Exercise description:
Work through the following lines and count those that hold the word "object". Reply with that number only.

Given records:
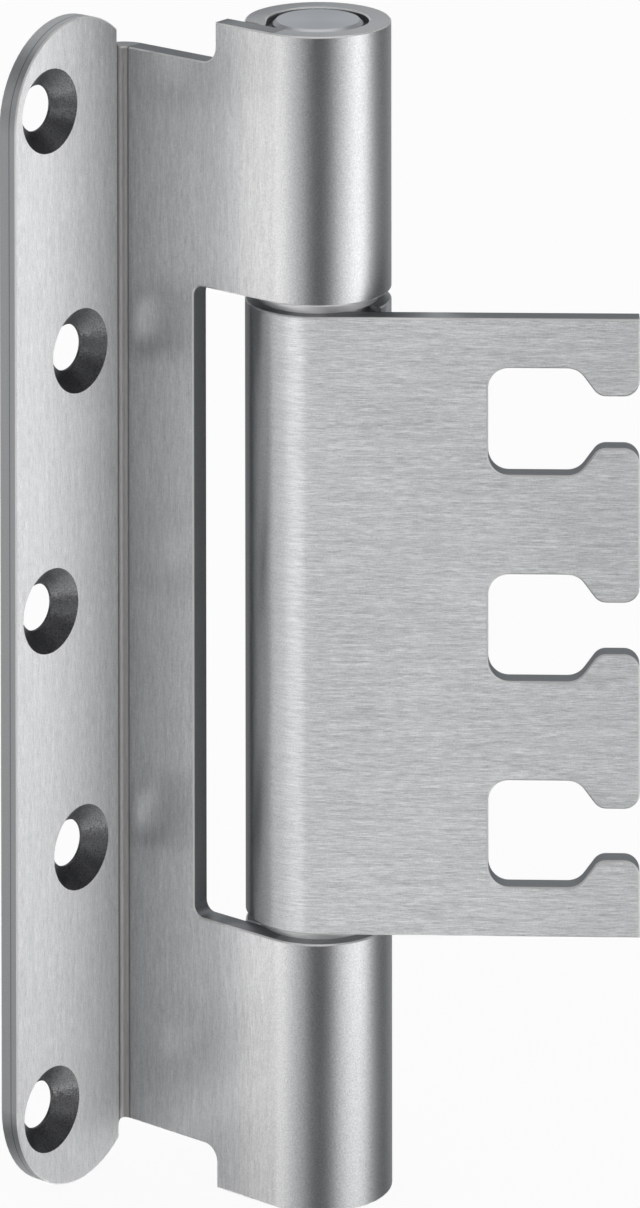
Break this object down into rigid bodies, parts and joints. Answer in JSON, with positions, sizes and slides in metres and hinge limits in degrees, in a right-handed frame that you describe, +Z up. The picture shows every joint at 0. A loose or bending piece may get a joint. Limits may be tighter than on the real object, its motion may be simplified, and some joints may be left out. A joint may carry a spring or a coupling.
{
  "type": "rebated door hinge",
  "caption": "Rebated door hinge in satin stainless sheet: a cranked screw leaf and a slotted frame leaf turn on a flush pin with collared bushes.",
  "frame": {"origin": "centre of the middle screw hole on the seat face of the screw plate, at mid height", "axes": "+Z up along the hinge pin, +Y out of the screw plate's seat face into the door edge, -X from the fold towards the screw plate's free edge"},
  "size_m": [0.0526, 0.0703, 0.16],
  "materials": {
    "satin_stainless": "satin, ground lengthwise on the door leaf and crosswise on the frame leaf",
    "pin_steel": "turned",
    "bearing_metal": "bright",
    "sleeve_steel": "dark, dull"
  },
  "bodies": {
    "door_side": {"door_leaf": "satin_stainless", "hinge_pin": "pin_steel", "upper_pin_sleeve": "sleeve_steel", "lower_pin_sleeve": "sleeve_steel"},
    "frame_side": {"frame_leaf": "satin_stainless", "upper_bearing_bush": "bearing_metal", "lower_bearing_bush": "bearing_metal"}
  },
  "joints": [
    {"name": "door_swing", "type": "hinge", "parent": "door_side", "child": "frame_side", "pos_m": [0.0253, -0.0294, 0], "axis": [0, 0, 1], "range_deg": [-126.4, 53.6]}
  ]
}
...
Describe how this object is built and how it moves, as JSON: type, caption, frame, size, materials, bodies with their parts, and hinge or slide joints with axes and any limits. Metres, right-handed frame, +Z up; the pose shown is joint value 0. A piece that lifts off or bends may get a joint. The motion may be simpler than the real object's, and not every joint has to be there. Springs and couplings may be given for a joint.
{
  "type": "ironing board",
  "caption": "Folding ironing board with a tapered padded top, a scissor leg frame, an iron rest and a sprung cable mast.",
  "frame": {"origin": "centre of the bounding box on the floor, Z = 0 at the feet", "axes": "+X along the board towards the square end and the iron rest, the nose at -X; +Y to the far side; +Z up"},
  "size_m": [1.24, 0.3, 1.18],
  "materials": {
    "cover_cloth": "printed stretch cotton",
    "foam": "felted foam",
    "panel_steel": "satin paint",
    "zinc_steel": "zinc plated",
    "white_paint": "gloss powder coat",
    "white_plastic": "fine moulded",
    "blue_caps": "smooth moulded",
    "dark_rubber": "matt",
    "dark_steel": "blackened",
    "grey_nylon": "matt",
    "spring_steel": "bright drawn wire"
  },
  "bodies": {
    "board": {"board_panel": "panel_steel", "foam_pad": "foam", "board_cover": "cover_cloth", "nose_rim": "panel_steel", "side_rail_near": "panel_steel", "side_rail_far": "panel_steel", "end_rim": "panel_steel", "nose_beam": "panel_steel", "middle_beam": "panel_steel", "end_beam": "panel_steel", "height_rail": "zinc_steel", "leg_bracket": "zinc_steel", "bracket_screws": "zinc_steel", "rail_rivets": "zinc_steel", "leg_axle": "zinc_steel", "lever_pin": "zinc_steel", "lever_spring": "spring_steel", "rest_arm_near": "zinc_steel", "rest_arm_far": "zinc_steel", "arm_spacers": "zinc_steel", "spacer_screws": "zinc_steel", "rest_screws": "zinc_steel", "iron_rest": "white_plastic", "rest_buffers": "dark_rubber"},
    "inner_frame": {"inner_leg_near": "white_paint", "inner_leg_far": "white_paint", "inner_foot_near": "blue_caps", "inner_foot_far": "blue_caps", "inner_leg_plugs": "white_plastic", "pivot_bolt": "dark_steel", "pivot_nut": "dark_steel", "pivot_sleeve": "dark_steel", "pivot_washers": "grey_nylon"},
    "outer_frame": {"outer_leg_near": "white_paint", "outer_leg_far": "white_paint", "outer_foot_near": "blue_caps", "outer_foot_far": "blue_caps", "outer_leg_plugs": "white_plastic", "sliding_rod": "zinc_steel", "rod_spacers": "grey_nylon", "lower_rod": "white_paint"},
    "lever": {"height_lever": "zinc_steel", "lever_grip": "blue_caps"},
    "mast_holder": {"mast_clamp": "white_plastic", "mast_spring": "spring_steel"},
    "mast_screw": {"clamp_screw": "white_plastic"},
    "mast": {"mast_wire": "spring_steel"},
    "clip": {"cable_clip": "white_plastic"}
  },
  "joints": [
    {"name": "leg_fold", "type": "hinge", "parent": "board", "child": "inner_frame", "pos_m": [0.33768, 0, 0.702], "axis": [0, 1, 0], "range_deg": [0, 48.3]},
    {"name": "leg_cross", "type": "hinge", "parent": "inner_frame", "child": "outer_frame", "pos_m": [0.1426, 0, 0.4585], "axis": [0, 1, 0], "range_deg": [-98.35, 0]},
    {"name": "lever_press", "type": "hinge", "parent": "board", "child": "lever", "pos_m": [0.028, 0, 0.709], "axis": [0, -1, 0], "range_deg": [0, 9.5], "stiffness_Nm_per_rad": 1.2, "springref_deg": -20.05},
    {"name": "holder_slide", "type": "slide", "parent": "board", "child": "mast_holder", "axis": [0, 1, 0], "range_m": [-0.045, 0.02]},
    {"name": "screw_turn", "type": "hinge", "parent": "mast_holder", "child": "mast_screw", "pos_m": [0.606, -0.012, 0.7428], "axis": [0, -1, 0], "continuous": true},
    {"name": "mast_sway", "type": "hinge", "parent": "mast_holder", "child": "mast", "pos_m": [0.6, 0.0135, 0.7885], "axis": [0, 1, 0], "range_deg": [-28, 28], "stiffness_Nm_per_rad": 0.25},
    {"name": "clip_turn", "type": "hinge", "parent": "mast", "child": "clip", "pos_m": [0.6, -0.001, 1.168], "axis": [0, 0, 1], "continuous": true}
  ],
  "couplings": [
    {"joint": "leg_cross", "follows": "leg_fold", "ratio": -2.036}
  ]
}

Solved exercise:
2